前者の守備については、それほど運動量全開に追いかけまくるって感じではないのですが、ポジショニングの微調整が上手なんですかね、うまいことパスコースを制限していました。それから、自分がボールを奪われたときの切り替え。基本っちゃ基本ですけど、それがしっかりできていた。このあたりは美濃部塾の成果でしょうか。後者については、1トップとして前線で孤立してしまうと、どうしても低い位置までもらいに下がってしまいがちなんですけど、そこでじれない。そういう意味では、今の柿谷は全盛期のカズを超克していると評価しても過分ではない。この試合では柿谷の地味な部分における長所を堪能できました。

□日本代表への推薦状

・推薦者

椋原健太

・推薦理由

FC東京時代の椋原って、なんとなく〈独特のオーラを持たないバージョンの徳永〉ってイメージ、要するに、守備に重心を置き、散発的にしかオーバーラップしない印象があったのですけど、なんだか、この試合では、やたらとアーリークロスを放り込んでいました。CB寄りのSBという印象をスッカリ払拭していましたし、ある意味では内田のスペアとして機能するかもしれません。

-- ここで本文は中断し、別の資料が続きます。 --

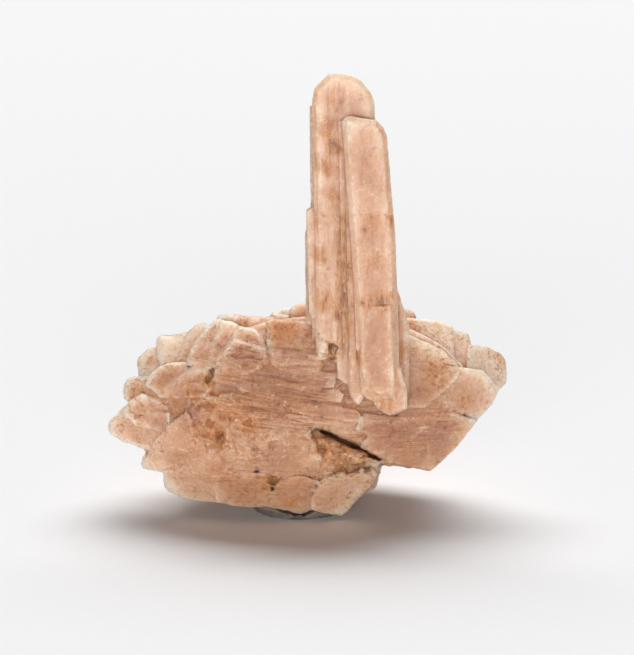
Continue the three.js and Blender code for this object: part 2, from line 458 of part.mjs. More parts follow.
function hollows() {
  return [
    cut([[-0.2, 9.25], [1.9, 8.85], [4.0, 7.85], [6.1, 6.9], [7.6, 5.9], [7.3, 5.5], [6.2, 6.15], [4.4, 7.1], [2.6, 8.05],
      [0.9, 8.75]], { from: -14, to: -4.5, narrow: 0.1 }),
    // The floor of the cleft leans back from the lobe's own face.
    recess([[0.1, 8.9], [1.0, 7.0], [2.3, 4.8], [3.7, 4.3], [6.6, 4.9], [7.3, 5.0], [6.6, 6.3], [4.0, 7.6], [1.9, 8.6]],
      { proud: -0.55, turn: 6, lean: 26 }),
    cut([[7.2, 5.5], [9.4, 5.0], [11.2, 4.9], [12.3, 4.6], [14.0, 0.0], [8.0, -1.0], [6.95, 3.3], [7.12, 4.15]],
      { from: -14, to: 12, narrow: 0 }),
    cut([[14.0, 0.0], [6.0, -3.0], [3.5, -0.1], [5.3, 1.65], [6.95, 3.3]],
      { from: -14, to: 12, narrow: 0 }),
    cut([[1.9, 17.6], [2.6, 17.6], [3.3, 17.1], [2.8, 16.6], [2.3, 15.6], [2.1, 15.7]], { from: -13, to: -9.5, narrow: 0.1 }),
    pit([-8.7, 7.9], { wide: 0.7, high: 1.0, deep: 1.6, out: 0.2 }),
    pit([-10.3, 11.2], { wide: 1.6, high: 0.7, deep: 0.9, out: 0.2, turn: 18 }),
    pit([-8.3, 9.9], { wide: 1.2, high: 0.5, deep: 0.9, out: 0.1, turn: 10 }),
    pit([-6.0, 9.5], { wide: 0.8, high: 0.4, deep: 0.9, out: 0.1, turn: -20 }),
    pit([-3.7, 3.7], { wide: 0.8, high: 0.45, deep: 1.2, out: 0.6, turn: -12 }),
    pit([-1.0, 5.2], { wide: 0.4, high: 0.3, deep: 0.7, out: 0.1 }),
    pit([-10.0, 13.8], { wide: 0.4, high: 0.8, deep: 0.9, out: 0.4 }),
  ];
}

// The largest of a solid's separate bodies: chips that a cut has freed are left out.
function largestBody(solid) {
  return solid.decompose().sort((a, b) => b.volume() - a.volume())[0];
}

function specimenSolid() {
  const grown = [
    ...heart(),
    ...hiddenSide(),
    ...rimCrystals(),
    ...shingles(),
    ...brokenMiddle(),
    ...lowerLobe(),
    ...rightLobe(),
    ...uprightGroup(),
  ];
  return largestBody(wasm.Manifold.difference([wasm.Manifold.union(grown), ...hollows()]));
}

// The pad: a ball of putty pressed flat, with the specimen's underside pressed into it.
function padSolid(specimen) {
  const { x, y, radius, height, foot, gap } = PAD;
  const SIDE_POINTS = 5;
  const profile = [new THREE.Vector2(0, 0), new THREE.Vector2(foot, 0)];
  for (let i = 1; i <= SIDE_POINTS; i++) {
    const angle = radians(-60 + (135 * i) / SIDE_POINTS);
    profile.push(new THREE.Vector2(foot + (radius - foot) * Math.cos(angle), (height / 2) * (1 + Math.sin(angle))));
  }
  profile.push(new THREE.Vector2(0, height));
  const pressed = new THREE.LatheGeometry(profile, 22);
  pressed.rotateX(Math.PI / 2);
  pressed.translate(x, y, 0);
  const sunk = specimen.translate([0, 0, -gap]);
  return largestBody(solidOf(pressed).subtract(sunk).subtract(specimen));
}

function meshOf(name, solid, material) {
  const { vertProperties, triVerts } = solid.getMesh();
  const geometry = new THREE.BufferGeometry();
  geometry.setAttribute("position", new THREE.BufferAttribute(vertProperties, 3));
  geometry.setIndex(new THREE.BufferAttribute(triVerts, 1));
  geometry.computeVertexNormals();
  const mesh = new THREE.Mesh(geometry, material);
  mesh.name = name;
  return mesh;
}

const palePink = new THREE.MeshStandardMaterial({ color: 0xcf9f82, roughness: 0.35, metalness: 0 });
const greyPutty = new THREE.MeshStandardMaterial({ color: 0x6b6058, roughness: 0.6, metalness: 0 });

const specimen = specimenSolid();
const model = new THREE.Group();
model.add(meshOf("schizolite_crystals", specimen, palePink));
model.add(meshOf("putty_pad", padSolid(specimen), greyPutty));
model.position.set(PLACE.x, PLACE.y, 0);

export default model;
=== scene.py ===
# %% [markdown]
# # A schizolite specimen, dressed for the camera
#
# Schizolite is a pale pink manganese silicate. This specimen is a sheaf of flat crystals that have grown
# together, with a group of upright prisms rising from its front, and it stands on a lump of grey putty.
# The solids that come with the part give the sizes and the large facets. This lesson adds what they leave
# out: the fine grooves along each crystal, the chipped steps, the iron stains, and a body that light soaks
# into.

# %% Load the solids and remember their box
import math

import bpy
import bmesh
import numpy as np
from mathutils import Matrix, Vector
from mathutils.bvhtree import BVHTree
from mathutils.kdtree import KDTree


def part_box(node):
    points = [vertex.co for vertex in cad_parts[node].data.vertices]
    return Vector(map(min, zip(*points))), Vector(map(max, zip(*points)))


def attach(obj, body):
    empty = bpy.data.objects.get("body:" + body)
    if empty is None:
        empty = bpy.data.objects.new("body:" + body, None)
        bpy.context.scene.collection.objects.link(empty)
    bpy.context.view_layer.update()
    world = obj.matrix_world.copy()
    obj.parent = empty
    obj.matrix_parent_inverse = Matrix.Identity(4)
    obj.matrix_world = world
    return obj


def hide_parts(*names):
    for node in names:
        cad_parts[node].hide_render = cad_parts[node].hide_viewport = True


MM = 0.001
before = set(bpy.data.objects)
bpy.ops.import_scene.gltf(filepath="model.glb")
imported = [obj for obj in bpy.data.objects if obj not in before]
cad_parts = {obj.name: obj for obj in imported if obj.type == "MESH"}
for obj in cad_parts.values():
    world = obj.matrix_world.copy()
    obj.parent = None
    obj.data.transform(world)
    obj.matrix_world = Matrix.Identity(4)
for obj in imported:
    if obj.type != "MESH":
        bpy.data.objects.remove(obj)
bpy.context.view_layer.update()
print("solids:", sorted(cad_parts))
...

ここで重要なのが、「ある意味では」というところ。単に‘右SB’としてみただけなら酒井高徳やら宏樹もいますし、そもそもクラブでも酒本からレギュラーを奪えていないので、さすがに役不足。しかし、内田は代表において、もう一つ重要な役割を担っていますね。それは、なでしこにおける鮫島と同じ役割。そう、‘ビジュアル担当’です。日本代表にも、長谷部とか酒井高徳とか、それなりに男前はいますが、‘爽やかイケメン枠’を担えるのは現状、内田しかいない。椋原なら、そこの部分の人材難を補えるはずです!